TEMPE, Ariz. – With a PMI of 53.8 percent, manufacturing activity expanded for the sixth straight month in July, according to the latest research by the Institute for Supply Management.
 
“Following a strong second quarter, the manufacturing sector moderated somewhat this past month,” said Norbert J. Ore, chair of the Institute for Supply Management Manufacturing Business Survey Committee. “In July, manufacturing expanded at its slowest pace in the last four months, but continuing strength in new orders and production indicate that third quarter performance should still be quite good. Upward pricing pressures, now in their seventh month, continue to be a major concern for supply managers.”
 
Despite skittish financial markets, inventories are balanced and employment is good, Ore said.

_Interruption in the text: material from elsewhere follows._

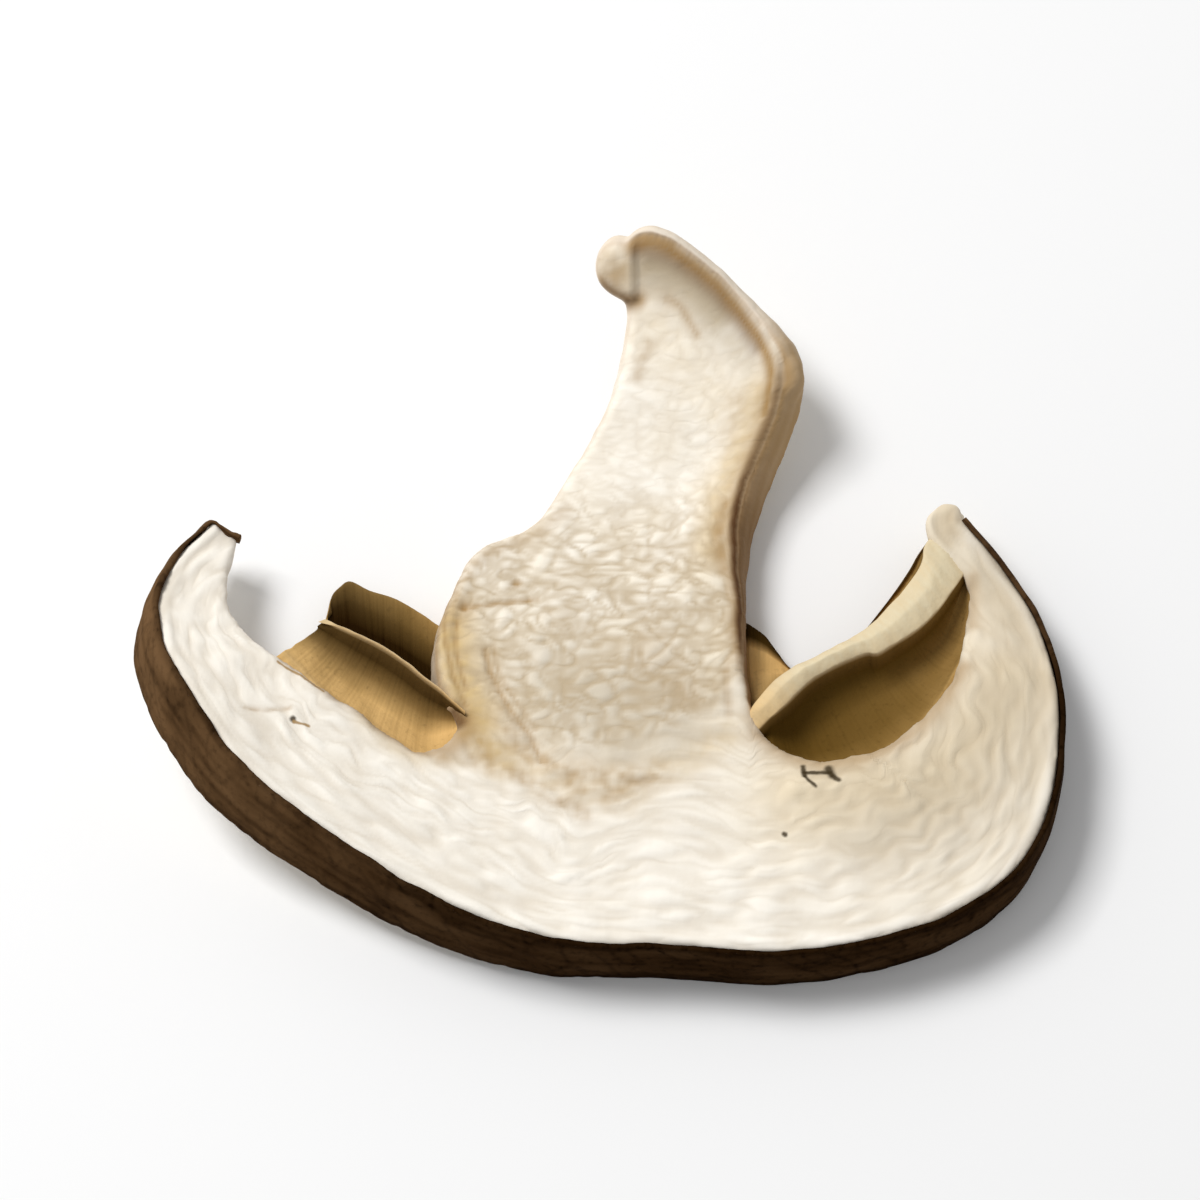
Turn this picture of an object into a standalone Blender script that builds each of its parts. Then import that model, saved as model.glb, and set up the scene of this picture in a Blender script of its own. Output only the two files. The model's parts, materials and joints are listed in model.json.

For the rest of the year, the sector should see moderate growth, somewhere between the slow first quarter and strong second quarter.
 
“It seems strange with financial markets as they are, but overall, manufacturing is in good shape,” Ore added.
 
The top ten industries reporting growth included Wood Product; Furniture & Related Products; Food, Beverage & Tobacco Products; Miscellaneous Manufacturing; Paper Products; Textile Mills; Chemical Products; Computer & Electronic Products; Nonmetallic Mineral Products; and Primary Metals.
 
Aluminum, caustic soda, copper-based products, low density polyethylene, soybean oil, stainless steel and wheat were among the commodities that saw price increases. Gasoline, natural gas, nickel and flat rolled steel were among those that saw price decreases.
 
Despite dropping from 56 in June to 53.8, the PMI still signals growth. At 57.5 and 55.6, respectively, new orders are and production are growing, but at a slower pace.
 
Employment held steady at 50.2, down from 51.1 in June.
 
Supplier delivery times increased from 49.7 to 52, while inventories rose from 45.3 to 48.5. Backlog of orders dipped from 53.5 to 52.
 
Imports remained flat at 54.5 and exports edged up to 56.6 from 56.
 
Prices registered 65 percent, indicating higher prices paid. 
 
“The July ISM report indicates that the U.S. manufacturing sector should continue to grow in spite of the housing bust and jittery financial markets,” said Cliff Waldman, Economist for the Manufacturers Alliance/MAPI. “New orders and production activity, while slower in July than June, indicate that moderately strong export demand is compensating for weak business investment and uncertain consumer spending to allow enough of an orders backlog for U.S. factory growth to continue at a moderate pace for the balance of the year. 
 
“Risks to the factory sector do remain, however,” he added.  “The economic and financial impacts of the housing bust could negatively impact already weak business equipment demand. And while strong global growth and a weakening dollar will allow export demand to act as a continual stabilizer, weak activity in Canadian and Mexican manufacturing could be troublesome for U.S. capital goods exporters in those key markets.”